We are immersed in Fontaine’s world. Throughout the film, our focus on him is intense and unrelenting. In the car during the opening sequence there are street sounds but they are made to seem distant, as if we are in Fontaine’s mind as he registers things around him and prepares to try to open the car door. Bresson allows nothing to detract from this focus on our central character. For example, the brutality of the German occupation is given but it is expressed through filmic understatement in order to ensure it does not come to occupy the foreground of the film for the viewer; the pistol-whipping Fontaine receives after attempting to escape from the car blurs into a dissolve of him getting out of the car at the prison, and later there is a brief glimpse of a guard picking up a wooden shovel handle to beat him before we cut to Fontaine being carried on a stretcher to his cell.
These sorts of brief visual glimpses not only invite the viewer to become their own storyteller, padding out the information they are being given through the use of their own imagination, but actually demand that the viewer should do so. Similarly, the dialogue is composed of short, sharp sentences that give the facts and leave room for the viewer’s imagination: “My cell barely measured three metres by two. I soon learnt to communicate with my neighbour. He was waiting to be shot any day now. He was 19 years old.”

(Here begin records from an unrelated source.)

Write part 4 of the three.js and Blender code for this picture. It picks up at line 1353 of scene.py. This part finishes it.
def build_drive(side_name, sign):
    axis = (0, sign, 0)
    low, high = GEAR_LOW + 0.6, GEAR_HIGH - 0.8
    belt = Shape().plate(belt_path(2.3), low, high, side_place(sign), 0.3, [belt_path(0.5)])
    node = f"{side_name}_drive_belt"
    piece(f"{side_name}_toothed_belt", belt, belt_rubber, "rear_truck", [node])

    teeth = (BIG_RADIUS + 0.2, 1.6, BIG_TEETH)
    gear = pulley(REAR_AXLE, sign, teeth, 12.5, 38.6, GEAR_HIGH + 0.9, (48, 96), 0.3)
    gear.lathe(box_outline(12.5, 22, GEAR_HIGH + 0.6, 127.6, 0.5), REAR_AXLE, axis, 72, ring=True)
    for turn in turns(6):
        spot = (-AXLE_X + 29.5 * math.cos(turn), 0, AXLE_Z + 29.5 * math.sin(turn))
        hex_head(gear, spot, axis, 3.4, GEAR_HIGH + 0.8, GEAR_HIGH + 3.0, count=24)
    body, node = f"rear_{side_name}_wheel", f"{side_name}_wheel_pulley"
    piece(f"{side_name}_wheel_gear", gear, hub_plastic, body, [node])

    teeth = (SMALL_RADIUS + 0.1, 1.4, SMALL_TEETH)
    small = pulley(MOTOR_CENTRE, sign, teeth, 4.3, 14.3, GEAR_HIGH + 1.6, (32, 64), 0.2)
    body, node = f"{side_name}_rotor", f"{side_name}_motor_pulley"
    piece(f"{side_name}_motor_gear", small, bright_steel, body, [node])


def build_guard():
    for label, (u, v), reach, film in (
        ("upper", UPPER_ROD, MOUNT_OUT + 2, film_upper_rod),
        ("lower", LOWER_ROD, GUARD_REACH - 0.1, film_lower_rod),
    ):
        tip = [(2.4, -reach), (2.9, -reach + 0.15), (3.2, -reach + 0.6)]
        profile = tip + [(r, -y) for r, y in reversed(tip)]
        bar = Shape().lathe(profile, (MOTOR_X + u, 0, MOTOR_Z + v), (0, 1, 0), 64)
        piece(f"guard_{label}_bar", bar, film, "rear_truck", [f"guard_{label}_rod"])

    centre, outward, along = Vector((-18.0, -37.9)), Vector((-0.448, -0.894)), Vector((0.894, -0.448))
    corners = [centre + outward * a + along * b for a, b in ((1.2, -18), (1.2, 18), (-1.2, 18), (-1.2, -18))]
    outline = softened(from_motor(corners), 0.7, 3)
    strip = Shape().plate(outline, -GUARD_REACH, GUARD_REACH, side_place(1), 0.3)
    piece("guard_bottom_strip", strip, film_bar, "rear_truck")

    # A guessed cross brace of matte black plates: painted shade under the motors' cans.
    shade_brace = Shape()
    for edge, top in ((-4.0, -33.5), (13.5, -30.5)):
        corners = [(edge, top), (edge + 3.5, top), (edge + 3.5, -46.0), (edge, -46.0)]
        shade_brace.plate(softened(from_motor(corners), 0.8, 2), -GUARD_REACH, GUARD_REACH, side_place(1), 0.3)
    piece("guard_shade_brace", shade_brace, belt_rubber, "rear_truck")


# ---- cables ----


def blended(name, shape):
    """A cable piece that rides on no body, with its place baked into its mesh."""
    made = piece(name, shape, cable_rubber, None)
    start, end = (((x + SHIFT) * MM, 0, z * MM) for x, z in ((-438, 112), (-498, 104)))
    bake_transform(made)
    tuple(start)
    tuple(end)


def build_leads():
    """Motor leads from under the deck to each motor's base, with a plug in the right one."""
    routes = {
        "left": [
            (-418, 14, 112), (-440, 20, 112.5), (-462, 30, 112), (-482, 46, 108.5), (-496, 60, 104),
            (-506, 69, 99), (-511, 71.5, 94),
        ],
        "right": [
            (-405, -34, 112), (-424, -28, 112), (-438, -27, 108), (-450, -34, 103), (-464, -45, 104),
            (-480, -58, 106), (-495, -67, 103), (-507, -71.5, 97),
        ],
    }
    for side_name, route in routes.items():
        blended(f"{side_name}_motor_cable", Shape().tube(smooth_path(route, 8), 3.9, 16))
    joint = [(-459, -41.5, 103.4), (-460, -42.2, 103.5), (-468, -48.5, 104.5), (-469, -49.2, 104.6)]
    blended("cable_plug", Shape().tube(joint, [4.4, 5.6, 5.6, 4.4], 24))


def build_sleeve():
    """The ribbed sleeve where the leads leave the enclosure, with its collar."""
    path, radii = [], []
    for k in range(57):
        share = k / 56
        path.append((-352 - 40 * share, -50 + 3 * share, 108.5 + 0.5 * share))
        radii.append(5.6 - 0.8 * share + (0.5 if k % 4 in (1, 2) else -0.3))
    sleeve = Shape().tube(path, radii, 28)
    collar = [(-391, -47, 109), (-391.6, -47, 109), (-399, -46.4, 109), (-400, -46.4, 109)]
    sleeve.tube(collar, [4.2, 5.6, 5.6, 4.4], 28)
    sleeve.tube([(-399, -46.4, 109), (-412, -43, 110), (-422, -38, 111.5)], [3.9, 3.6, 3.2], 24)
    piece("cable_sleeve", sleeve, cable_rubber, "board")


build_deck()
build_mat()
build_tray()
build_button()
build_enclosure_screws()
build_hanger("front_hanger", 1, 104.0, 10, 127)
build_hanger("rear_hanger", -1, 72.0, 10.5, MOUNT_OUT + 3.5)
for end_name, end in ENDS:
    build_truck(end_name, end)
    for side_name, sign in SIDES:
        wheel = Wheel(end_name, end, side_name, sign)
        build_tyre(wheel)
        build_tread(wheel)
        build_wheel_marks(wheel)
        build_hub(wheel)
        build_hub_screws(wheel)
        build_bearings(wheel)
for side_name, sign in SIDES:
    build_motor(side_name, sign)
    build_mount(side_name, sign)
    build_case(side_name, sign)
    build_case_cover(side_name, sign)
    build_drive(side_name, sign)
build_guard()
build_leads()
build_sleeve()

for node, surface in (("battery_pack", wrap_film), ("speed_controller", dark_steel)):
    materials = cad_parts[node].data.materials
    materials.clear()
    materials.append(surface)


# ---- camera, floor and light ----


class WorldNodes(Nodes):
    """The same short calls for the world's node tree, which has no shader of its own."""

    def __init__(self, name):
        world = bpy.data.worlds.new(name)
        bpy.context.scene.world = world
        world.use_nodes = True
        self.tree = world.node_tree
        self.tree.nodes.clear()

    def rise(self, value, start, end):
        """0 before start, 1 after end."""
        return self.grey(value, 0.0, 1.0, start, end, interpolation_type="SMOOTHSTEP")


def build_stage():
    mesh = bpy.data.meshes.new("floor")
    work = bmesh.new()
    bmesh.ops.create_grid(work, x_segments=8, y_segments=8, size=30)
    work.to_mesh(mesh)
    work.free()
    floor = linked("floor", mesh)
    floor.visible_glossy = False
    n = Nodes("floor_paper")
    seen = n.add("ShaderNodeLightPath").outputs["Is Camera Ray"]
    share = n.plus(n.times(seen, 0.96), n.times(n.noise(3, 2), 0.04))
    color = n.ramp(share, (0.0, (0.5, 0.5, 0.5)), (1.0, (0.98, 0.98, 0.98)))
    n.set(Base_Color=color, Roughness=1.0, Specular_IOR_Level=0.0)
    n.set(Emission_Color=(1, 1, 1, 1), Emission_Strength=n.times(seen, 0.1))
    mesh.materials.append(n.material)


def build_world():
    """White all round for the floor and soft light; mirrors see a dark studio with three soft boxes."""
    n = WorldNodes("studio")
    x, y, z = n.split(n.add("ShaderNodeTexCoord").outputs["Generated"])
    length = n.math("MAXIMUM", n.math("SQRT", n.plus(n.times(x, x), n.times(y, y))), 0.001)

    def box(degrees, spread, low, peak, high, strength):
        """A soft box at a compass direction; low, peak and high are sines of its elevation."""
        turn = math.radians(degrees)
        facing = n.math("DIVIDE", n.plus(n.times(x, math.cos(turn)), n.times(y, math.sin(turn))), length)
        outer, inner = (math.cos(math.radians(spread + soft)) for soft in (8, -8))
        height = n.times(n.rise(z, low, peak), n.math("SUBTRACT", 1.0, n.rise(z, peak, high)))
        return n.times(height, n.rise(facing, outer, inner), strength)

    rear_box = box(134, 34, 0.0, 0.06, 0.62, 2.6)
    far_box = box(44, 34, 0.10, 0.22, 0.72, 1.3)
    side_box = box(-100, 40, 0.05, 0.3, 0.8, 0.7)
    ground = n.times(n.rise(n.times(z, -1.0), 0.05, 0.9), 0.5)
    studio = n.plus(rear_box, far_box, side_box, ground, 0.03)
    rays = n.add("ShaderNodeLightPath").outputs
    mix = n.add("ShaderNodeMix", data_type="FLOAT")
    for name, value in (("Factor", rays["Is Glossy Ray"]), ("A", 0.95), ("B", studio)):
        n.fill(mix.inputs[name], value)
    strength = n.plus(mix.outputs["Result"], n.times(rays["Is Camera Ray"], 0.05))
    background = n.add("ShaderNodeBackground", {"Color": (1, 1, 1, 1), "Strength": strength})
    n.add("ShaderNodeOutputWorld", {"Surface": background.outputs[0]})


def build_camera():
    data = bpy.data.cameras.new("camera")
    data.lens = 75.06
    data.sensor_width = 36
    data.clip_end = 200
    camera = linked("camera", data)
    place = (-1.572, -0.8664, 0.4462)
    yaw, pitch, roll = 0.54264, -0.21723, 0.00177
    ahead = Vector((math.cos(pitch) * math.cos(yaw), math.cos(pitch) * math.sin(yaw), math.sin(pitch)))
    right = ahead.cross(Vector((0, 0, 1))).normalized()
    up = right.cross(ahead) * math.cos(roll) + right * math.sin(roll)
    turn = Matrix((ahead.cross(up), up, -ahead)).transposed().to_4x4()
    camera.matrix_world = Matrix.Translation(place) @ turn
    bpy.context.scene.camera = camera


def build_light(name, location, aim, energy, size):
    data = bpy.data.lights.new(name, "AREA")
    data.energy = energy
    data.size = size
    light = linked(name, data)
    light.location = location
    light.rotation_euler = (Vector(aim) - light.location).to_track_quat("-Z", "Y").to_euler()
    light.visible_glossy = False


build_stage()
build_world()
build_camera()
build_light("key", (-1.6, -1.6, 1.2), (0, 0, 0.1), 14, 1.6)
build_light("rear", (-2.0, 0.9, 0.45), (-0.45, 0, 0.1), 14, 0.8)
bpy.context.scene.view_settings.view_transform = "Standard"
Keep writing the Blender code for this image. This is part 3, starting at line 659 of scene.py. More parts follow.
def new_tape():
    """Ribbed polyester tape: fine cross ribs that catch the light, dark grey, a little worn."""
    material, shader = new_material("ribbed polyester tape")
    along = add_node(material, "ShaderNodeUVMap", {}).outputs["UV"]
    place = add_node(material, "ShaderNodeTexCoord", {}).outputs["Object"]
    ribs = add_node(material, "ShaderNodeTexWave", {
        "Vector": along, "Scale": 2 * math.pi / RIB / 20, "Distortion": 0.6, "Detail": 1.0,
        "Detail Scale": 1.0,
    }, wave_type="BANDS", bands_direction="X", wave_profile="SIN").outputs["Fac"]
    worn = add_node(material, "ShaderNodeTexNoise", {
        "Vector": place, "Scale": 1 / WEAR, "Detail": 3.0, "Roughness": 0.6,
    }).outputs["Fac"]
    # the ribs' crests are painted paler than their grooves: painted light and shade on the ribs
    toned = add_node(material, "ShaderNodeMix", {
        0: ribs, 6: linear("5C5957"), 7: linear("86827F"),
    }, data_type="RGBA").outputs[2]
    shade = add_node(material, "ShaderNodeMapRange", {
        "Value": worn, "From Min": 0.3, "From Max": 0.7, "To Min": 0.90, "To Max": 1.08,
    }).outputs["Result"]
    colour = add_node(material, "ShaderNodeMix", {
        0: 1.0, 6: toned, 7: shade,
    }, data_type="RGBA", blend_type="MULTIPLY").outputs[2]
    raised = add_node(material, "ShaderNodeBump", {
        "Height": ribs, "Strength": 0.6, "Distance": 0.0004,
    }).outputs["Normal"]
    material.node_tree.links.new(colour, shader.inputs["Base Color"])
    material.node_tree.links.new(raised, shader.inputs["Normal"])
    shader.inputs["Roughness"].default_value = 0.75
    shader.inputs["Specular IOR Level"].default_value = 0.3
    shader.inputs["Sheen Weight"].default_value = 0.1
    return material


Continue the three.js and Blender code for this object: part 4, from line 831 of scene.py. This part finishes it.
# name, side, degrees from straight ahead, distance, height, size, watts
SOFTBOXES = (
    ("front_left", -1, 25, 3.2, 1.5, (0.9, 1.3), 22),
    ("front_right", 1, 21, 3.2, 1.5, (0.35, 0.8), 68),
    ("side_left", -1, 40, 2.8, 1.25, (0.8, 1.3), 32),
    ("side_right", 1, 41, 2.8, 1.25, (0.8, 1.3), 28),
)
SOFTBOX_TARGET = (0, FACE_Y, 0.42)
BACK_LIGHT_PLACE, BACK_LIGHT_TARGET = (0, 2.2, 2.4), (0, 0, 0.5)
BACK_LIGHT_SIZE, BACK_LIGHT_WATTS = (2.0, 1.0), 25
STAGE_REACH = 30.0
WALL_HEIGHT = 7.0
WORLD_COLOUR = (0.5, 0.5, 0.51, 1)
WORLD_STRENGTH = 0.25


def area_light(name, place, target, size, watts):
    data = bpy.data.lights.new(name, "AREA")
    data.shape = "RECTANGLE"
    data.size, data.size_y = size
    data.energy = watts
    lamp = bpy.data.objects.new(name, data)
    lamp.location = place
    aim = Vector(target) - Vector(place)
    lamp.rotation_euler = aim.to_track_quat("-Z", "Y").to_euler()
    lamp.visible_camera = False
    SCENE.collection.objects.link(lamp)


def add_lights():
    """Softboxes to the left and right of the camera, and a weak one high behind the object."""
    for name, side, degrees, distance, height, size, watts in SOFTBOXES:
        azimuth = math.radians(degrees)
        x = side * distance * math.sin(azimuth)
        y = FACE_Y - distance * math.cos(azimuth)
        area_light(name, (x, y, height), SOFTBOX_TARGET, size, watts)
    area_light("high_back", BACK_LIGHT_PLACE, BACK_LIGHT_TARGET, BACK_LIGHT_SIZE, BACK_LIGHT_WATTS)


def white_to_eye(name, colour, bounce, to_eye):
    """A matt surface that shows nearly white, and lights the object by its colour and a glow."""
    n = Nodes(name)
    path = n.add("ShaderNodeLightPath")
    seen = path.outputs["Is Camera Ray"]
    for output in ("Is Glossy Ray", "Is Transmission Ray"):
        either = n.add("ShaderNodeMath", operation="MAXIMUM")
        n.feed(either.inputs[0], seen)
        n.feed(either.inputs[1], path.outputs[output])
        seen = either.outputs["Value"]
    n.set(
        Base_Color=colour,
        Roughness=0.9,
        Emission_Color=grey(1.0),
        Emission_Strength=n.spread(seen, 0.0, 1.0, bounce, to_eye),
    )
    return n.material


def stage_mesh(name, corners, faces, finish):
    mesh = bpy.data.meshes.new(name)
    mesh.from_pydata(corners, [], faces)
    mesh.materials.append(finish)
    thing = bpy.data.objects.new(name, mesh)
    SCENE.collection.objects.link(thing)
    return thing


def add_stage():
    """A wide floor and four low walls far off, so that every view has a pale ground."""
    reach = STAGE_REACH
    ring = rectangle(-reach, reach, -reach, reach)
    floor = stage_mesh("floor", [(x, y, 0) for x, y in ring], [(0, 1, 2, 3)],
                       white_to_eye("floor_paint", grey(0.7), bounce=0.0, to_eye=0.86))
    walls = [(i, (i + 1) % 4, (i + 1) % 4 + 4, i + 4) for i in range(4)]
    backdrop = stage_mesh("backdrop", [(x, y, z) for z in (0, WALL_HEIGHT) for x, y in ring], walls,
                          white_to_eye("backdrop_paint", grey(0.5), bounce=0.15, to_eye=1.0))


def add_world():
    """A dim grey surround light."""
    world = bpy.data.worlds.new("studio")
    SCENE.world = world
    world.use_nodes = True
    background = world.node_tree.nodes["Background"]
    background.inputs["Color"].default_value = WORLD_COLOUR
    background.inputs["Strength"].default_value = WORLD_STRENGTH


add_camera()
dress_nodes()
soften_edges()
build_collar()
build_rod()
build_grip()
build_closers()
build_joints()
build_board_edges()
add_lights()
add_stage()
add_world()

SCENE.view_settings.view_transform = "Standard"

Bresson’s key requirement of us is that we should imaginatively engage with Fontaine’s situation. We have to remain alert to clues, as Fontaine has to remain alert to possibilities of escape. When halfway through the film we see Fontaine watching a guard winding a mechanism on a wall, for example, we have to fill in for ourselves that this mechanism is connected to a skylight and that this could form the next stage in Fontaine’s escape; we have in other words to be in tune with Fontaine’s thought processes.